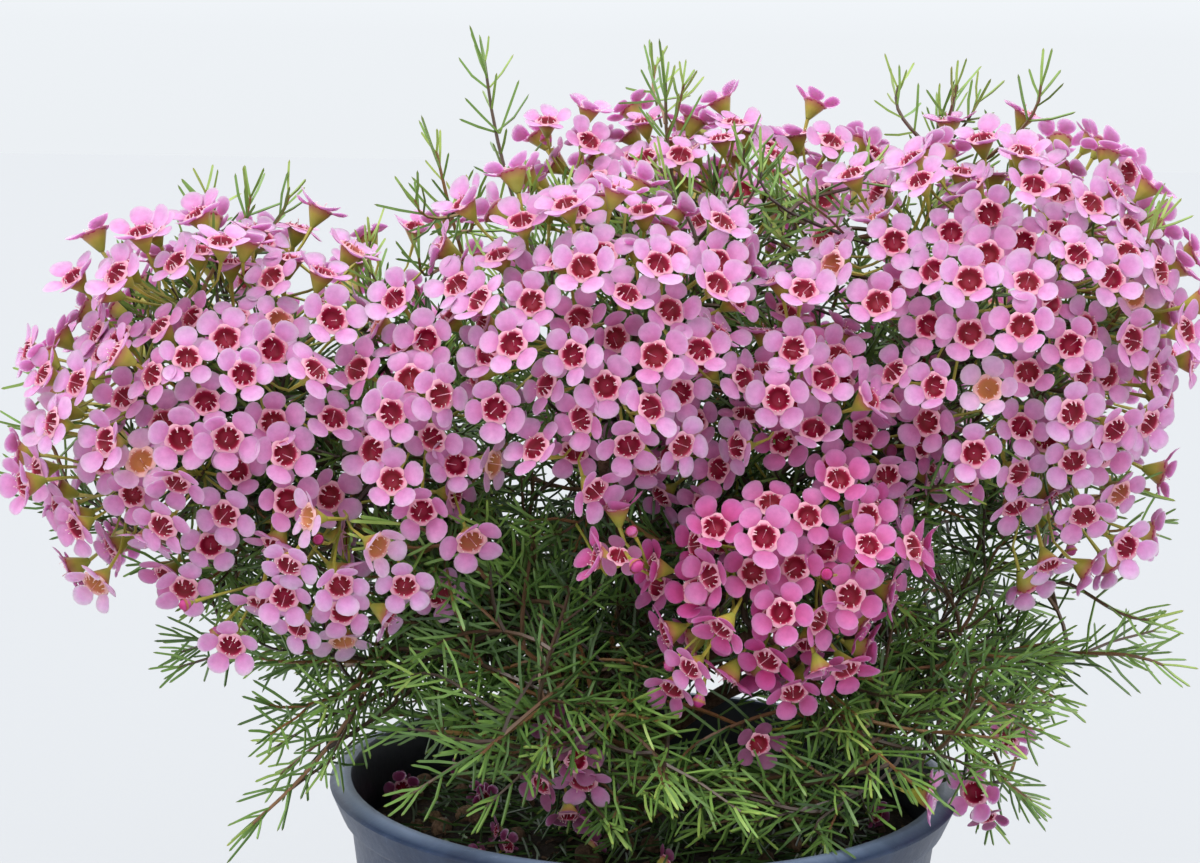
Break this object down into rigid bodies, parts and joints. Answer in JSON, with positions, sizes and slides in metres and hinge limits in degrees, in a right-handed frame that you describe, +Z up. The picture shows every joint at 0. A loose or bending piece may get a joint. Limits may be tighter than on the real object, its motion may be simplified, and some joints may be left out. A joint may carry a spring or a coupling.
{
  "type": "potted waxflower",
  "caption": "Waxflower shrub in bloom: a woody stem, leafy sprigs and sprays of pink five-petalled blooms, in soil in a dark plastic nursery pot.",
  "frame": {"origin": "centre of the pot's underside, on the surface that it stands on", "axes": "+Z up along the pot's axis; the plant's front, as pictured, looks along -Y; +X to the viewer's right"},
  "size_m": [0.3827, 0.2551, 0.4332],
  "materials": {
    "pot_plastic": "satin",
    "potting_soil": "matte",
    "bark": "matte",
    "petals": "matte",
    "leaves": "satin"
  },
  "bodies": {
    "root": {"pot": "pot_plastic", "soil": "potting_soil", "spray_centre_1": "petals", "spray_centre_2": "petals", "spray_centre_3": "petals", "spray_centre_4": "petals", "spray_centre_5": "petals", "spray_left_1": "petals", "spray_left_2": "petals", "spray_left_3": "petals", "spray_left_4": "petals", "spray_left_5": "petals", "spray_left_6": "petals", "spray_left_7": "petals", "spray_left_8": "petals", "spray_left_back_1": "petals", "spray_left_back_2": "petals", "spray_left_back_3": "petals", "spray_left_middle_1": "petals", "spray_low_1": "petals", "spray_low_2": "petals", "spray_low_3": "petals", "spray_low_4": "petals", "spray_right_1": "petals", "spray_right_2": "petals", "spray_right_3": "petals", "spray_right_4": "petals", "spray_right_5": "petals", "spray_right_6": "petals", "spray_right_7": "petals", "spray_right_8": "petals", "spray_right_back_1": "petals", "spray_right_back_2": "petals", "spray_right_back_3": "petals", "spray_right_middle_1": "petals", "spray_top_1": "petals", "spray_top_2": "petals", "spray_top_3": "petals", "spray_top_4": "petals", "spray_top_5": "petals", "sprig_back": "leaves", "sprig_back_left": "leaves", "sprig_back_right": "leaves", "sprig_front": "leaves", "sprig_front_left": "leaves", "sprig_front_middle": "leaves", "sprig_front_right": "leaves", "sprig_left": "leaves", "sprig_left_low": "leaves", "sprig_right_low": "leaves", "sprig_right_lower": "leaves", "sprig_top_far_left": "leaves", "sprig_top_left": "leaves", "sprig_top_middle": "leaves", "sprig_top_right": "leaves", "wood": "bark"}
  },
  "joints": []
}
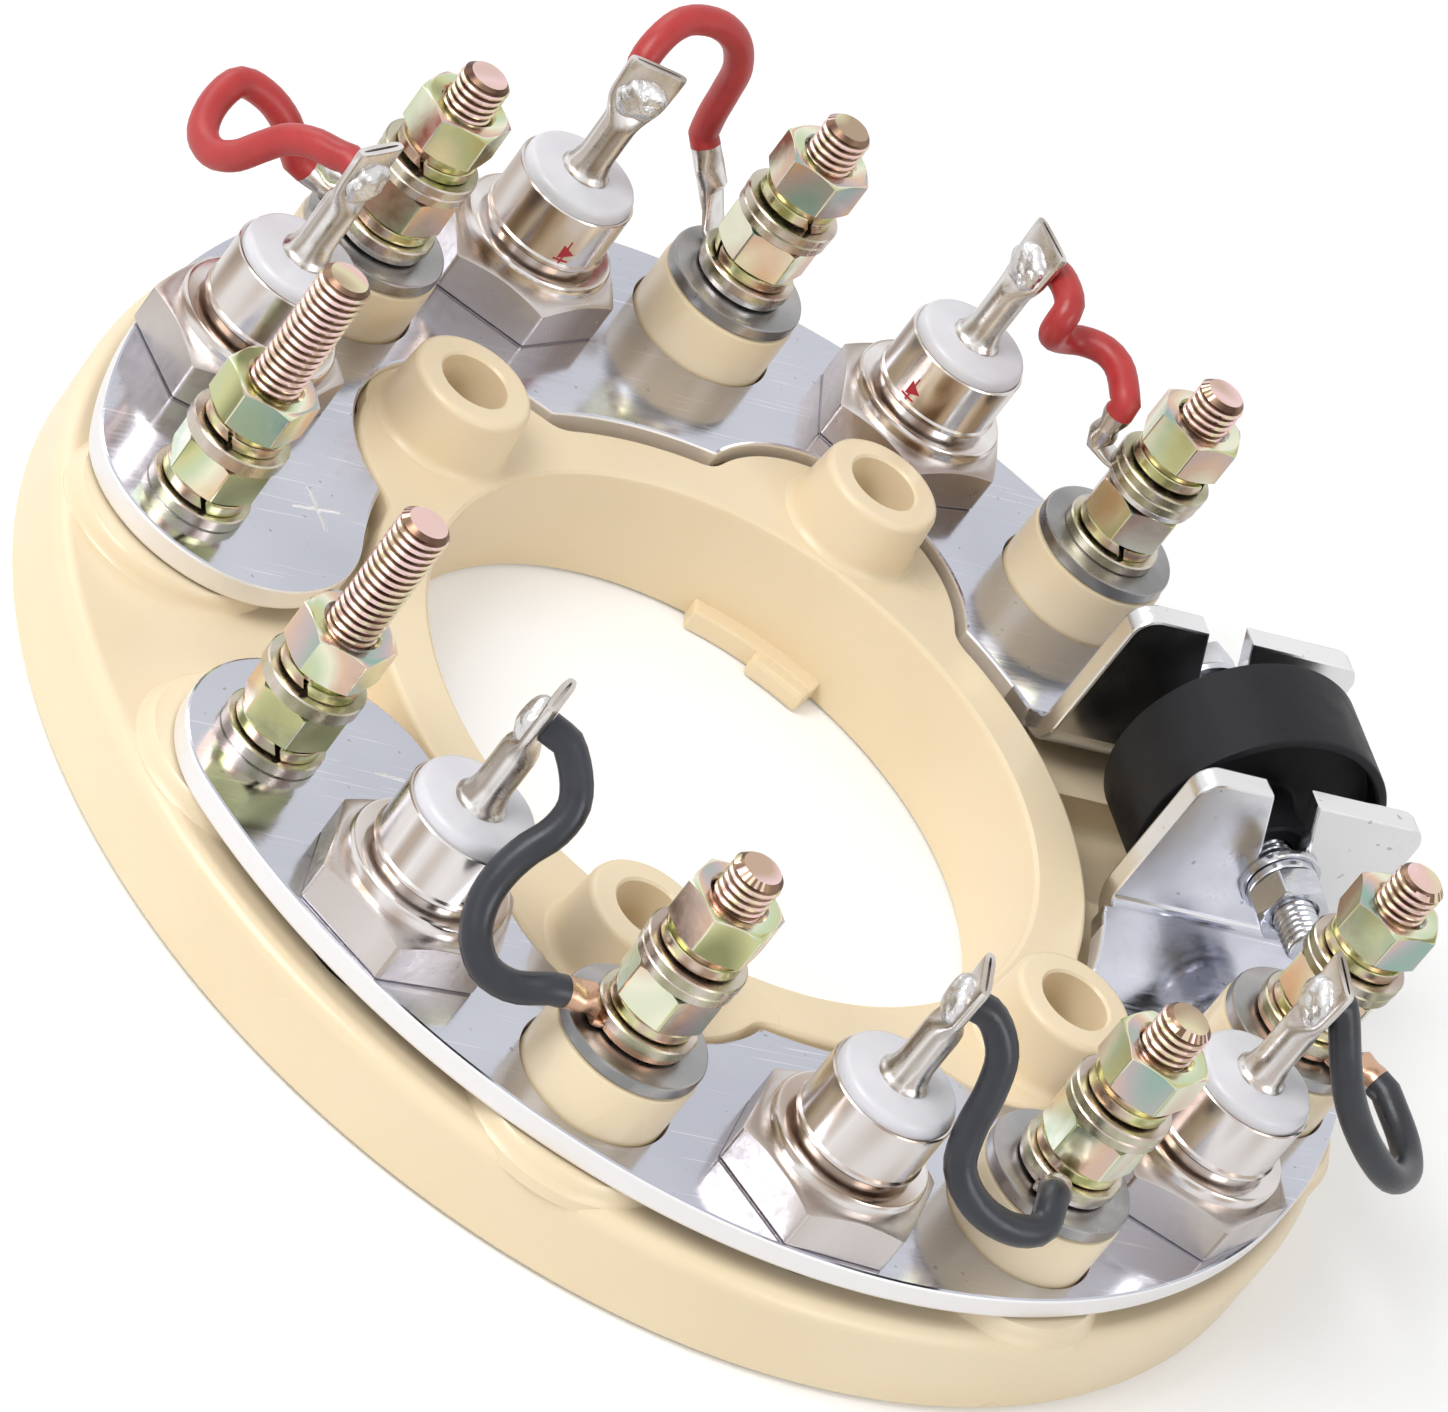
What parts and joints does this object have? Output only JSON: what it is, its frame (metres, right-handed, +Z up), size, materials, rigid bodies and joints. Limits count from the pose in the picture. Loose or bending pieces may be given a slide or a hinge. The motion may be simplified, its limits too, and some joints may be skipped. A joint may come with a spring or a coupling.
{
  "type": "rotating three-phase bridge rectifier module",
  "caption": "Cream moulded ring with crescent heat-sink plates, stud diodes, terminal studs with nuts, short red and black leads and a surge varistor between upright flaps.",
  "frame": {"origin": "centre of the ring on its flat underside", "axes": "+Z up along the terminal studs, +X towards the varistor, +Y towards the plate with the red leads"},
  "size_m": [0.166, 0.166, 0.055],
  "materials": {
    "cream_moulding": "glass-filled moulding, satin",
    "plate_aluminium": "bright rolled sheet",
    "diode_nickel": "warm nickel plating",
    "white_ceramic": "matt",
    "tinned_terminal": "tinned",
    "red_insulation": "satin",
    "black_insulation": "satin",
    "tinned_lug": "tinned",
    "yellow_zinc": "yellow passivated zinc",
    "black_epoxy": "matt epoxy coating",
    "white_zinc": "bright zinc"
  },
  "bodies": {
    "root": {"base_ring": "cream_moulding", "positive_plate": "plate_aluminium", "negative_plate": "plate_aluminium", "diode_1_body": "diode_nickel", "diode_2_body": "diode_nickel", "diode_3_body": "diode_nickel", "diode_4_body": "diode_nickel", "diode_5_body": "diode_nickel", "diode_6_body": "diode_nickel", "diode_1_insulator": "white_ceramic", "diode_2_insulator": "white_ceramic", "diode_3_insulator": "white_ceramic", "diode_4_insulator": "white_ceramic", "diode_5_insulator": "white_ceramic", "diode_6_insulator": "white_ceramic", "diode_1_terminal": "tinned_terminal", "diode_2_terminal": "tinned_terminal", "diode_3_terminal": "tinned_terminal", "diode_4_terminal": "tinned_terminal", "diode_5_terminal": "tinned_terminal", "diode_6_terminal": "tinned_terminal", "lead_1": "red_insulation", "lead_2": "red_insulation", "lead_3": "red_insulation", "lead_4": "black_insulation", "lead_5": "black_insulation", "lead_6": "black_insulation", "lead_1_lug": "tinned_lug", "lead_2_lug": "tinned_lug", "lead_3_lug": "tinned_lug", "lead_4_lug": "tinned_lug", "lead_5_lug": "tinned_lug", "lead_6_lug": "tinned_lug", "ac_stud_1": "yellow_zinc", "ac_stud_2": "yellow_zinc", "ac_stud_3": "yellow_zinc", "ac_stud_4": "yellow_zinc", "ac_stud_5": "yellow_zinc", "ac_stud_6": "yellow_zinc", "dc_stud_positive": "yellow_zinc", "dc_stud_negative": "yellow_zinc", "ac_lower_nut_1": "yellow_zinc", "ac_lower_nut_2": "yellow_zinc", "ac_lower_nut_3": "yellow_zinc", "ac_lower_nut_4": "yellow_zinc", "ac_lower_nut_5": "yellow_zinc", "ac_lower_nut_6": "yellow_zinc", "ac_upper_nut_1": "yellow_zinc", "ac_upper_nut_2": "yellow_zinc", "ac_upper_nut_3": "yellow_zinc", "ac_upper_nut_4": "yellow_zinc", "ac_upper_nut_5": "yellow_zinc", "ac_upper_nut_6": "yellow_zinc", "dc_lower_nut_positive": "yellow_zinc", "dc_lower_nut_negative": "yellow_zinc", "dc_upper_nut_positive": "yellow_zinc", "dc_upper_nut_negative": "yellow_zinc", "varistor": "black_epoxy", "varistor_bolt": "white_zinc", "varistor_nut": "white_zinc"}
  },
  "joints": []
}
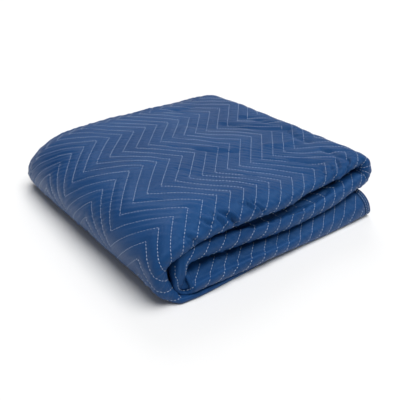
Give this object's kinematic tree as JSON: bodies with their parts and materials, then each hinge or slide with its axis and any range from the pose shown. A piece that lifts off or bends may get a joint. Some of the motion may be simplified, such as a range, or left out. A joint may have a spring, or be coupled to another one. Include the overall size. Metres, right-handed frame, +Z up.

### EXERCISE PROMPT
Copy down the material exactly as written.

### SOLUTION TO THIS EXERCISE
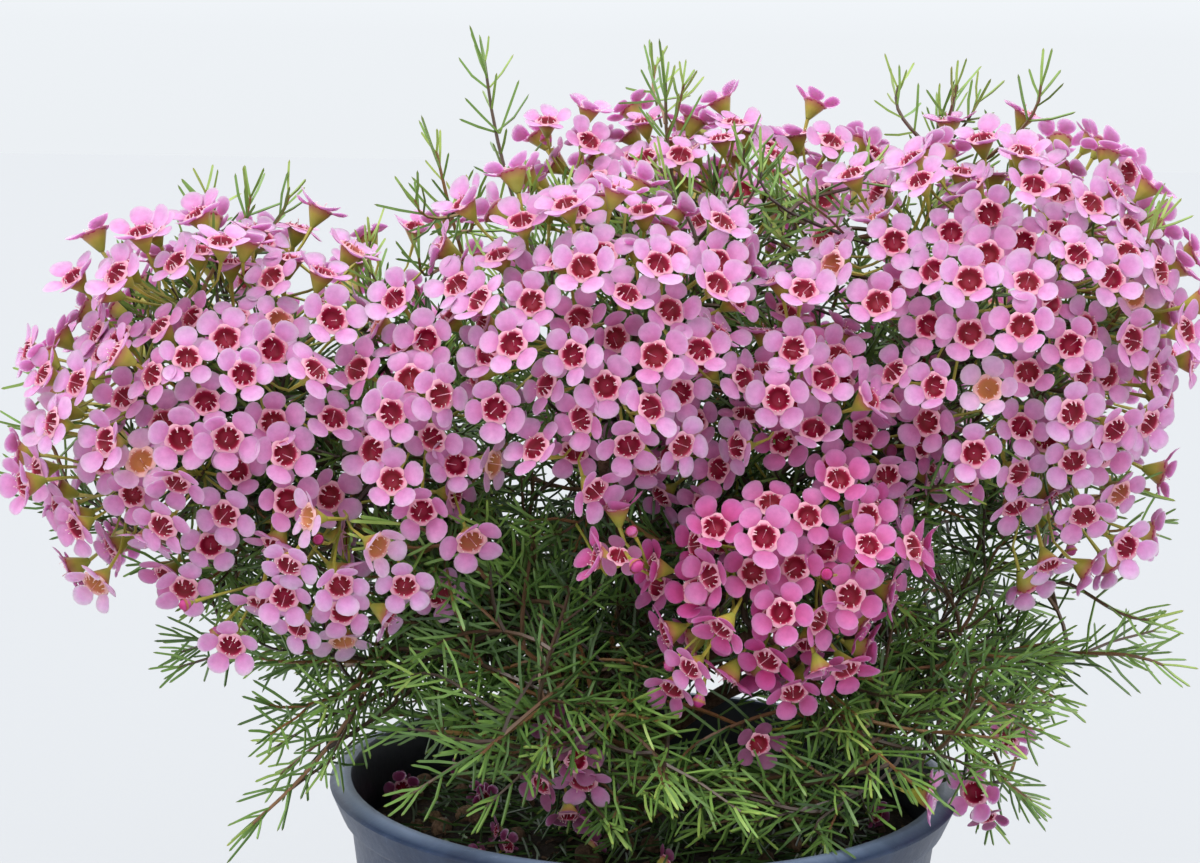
Break this object down into rigid bodies, parts and joints. Answer in JSON, with positions, sizes and slides in metres and hinge limits in degrees, in a right-handed frame that you describe, +Z up. The picture shows every joint at 0. A loose or bending piece may get a joint. Limits may be tighter than on the real object, its motion may be simplified, and some joints may be left out. A joint may carry a spring or a coupling.
{
  "type": "potted waxflower",
  "caption": "Waxflower shrub in bloom: a woody stem, leafy sprigs and sprays of pink five-petalled blooms, in soil in a dark plastic nursery pot.",
  "frame": {"origin": "centre of the pot's underside, on the surface that it stands on", "axes": "+Z up along the pot's axis; the plant's front, as pictured, looks along -Y; +X to the viewer's right"},
  "size_m": [0.3827, 0.2551, 0.4332],
  "materials": {
    "pot_plastic": "satin",
    "potting_soil": "matte",
    "bark": "matte",
    "petals": "matte",
    "leaves": "satin"
  },
  "bodies": {
    "root": {"pot": "pot_plastic", "soil": "potting_soil", "spray_centre_1": "petals", "spray_centre_2": "petals", "spray_centre_3": "petals", "spray_centre_4": "petals", "spray_centre_5": "petals", "spray_left_1": "petals", "spray_left_2": "petals", "spray_left_3": "petals", "spray_left_4": "petals", "spray_left_5": "petals", "spray_left_6": "petals", "spray_left_7": "petals", "spray_left_8": "petals", "spray_left_back_1": "petals", "spray_left_back_2": "petals", "spray_left_back_3": "petals", "spray_left_middle_1": "petals", "spray_low_1": "petals", "spray_low_2": "petals", "spray_low_3": "petals", "spray_low_4": "petals", "spray_right_1": "petals", "spray_right_2": "petals", "spray_right_3": "petals", "spray_right_4": "petals", "spray_right_5": "petals", "spray_right_6": "petals", "spray_right_7": "petals", "spray_right_8": "petals", "spray_right_back_1": "petals", "spray_right_back_2": "petals", "spray_right_back_3": "petals", "spray_right_middle_1": "petals", "spray_top_1": "petals", "spray_top_2": "petals", "spray_top_3": "petals", "spray_top_4": "petals", "spray_top_5": "petals", "sprig_back": "leaves", "sprig_back_left": "leaves", "sprig_back_right": "leaves", "sprig_front": "leaves", "sprig_front_left": "leaves", "sprig_front_middle": "leaves", "sprig_front_right": "leaves", "sprig_left": "leaves", "sprig_left_low": "leaves", "sprig_right_low": "leaves", "sprig_right_lower": "leaves", "sprig_top_far_left": "leaves", "sprig_top_left": "leaves", "sprig_top_middle": "leaves", "sprig_top_right": "leaves", "wood": "bark"}
  },
  "joints": []
}
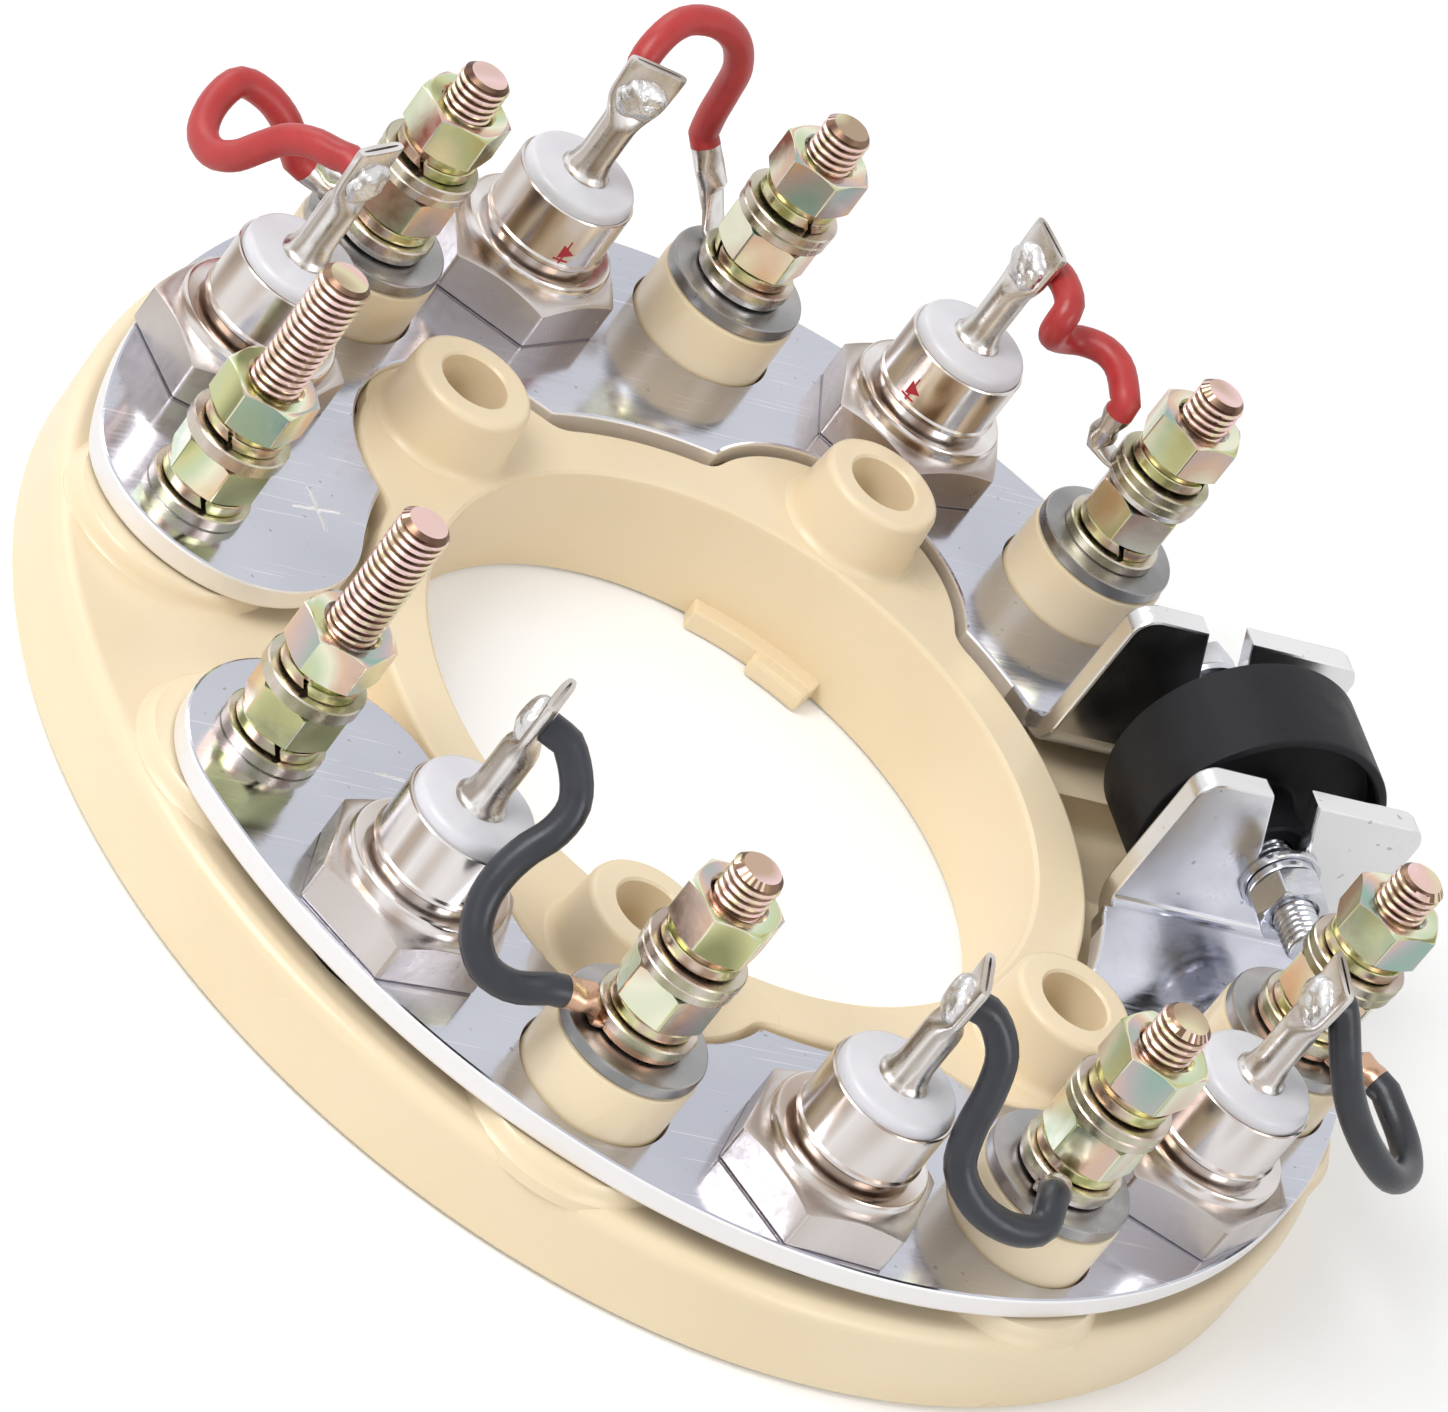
What parts and joints does this object have? Output only JSON: what it is, its frame (metres, right-handed, +Z up), size, materials, rigid bodies and joints. Limits count from the pose in the picture. Loose or bending pieces may be given a slide or a hinge. The motion may be simplified, its limits too, and some joints may be skipped. A joint may come with a spring or a coupling.
{
  "type": "rotating three-phase bridge rectifier module",
  "caption": "Cream moulded ring with crescent heat-sink plates, stud diodes, terminal studs with nuts, short red and black leads and a surge varistor between upright flaps.",
  "frame": {"origin": "centre of the ring on its flat underside", "axes": "+Z up along the terminal studs, +X towards the varistor, +Y towards the plate with the red leads"},
  "size_m": [0.166, 0.166, 0.055],
  "materials": {
    "cream_moulding": "glass-filled moulding, satin",
    "plate_aluminium": "bright rolled sheet",
    "diode_nickel": "warm nickel plating",
    "white_ceramic": "matt",
    "tinned_terminal": "tinned",
    "red_insulation": "satin",
    "black_insulation": "satin",
    "tinned_lug": "tinned",
    "yellow_zinc": "yellow passivated zinc",
    "black_epoxy": "matt epoxy coating",
    "white_zinc": "bright zinc"
  },
  "bodies": {
    "root": {"base_ring": "cream_moulding", "positive_plate": "plate_aluminium", "negative_plate": "plate_aluminium", "diode_1_body": "diode_nickel", "diode_2_body": "diode_nickel", "diode_3_body": "diode_nickel", "diode_4_body": "diode_nickel", "diode_5_body": "diode_nickel", "diode_6_body": "diode_nickel", "diode_1_insulator": "white_ceramic", "diode_2_insulator": "white_ceramic", "diode_3_insulator": "white_ceramic", "diode_4_insulator": "white_ceramic", "diode_5_insulator": "white_ceramic", "diode_6_insulator": "white_ceramic", "diode_1_terminal": "tinned_terminal", "diode_2_terminal": "tinned_terminal", "diode_3_terminal": "tinned_terminal", "diode_4_terminal": "tinned_terminal", "diode_5_terminal": "tinned_terminal", "diode_6_terminal": "tinned_terminal", "lead_1": "red_insulation", "lead_2": "red_insulation", "lead_3": "red_insulation", "lead_4": "black_insulation", "lead_5": "black_insulation", "lead_6": "black_insulation", "lead_1_lug": "tinned_lug", "lead_2_lug": "tinned_lug", "lead_3_lug": "tinned_lug", "lead_4_lug": "tinned_lug", "lead_5_lug": "tinned_lug", "lead_6_lug": "tinned_lug", "ac_stud_1": "yellow_zinc", "ac_stud_2": "yellow_zinc", "ac_stud_3": "yellow_zinc", "ac_stud_4": "yellow_zinc", "ac_stud_5": "yellow_zinc", "ac_stud_6": "yellow_zinc", "dc_stud_positive": "yellow_zinc", "dc_stud_negative": "yellow_zinc", "ac_lower_nut_1": "yellow_zinc", "ac_lower_nut_2": "yellow_zinc", "ac_lower_nut_3": "yellow_zinc", "ac_lower_nut_4": "yellow_zinc", "ac_lower_nut_5": "yellow_zinc", "ac_lower_nut_6": "yellow_zinc", "ac_upper_nut_1": "yellow_zinc", "ac_upper_nut_2": "yellow_zinc", "ac_upper_nut_3": "yellow_zinc", "ac_upper_nut_4": "yellow_zinc", "ac_upper_nut_5": "yellow_zinc", "ac_upper_nut_6": "yellow_zinc", "dc_lower_nut_positive": "yellow_zinc", "dc_lower_nut_negative": "yellow_zinc", "dc_upper_nut_positive": "yellow_zinc", "dc_upper_nut_negative": "yellow_zinc", "varistor": "black_epoxy", "varistor_bolt": "white_zinc", "varistor_nut": "white_zinc"}
  },
  "joints": []
}
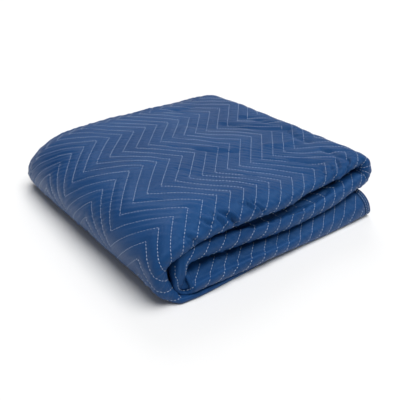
Give this object's kinematic tree as JSON: bodies with their parts and materials, then each hinge or slide with its axis and any range from the pose shown. A piece that lifts off or bends may get a joint. Some of the motion may be simplified, such as a range, or left out. A joint may have a spring, or be coupled to another one. Include the overall size. Metres, right-handed frame, +Z up.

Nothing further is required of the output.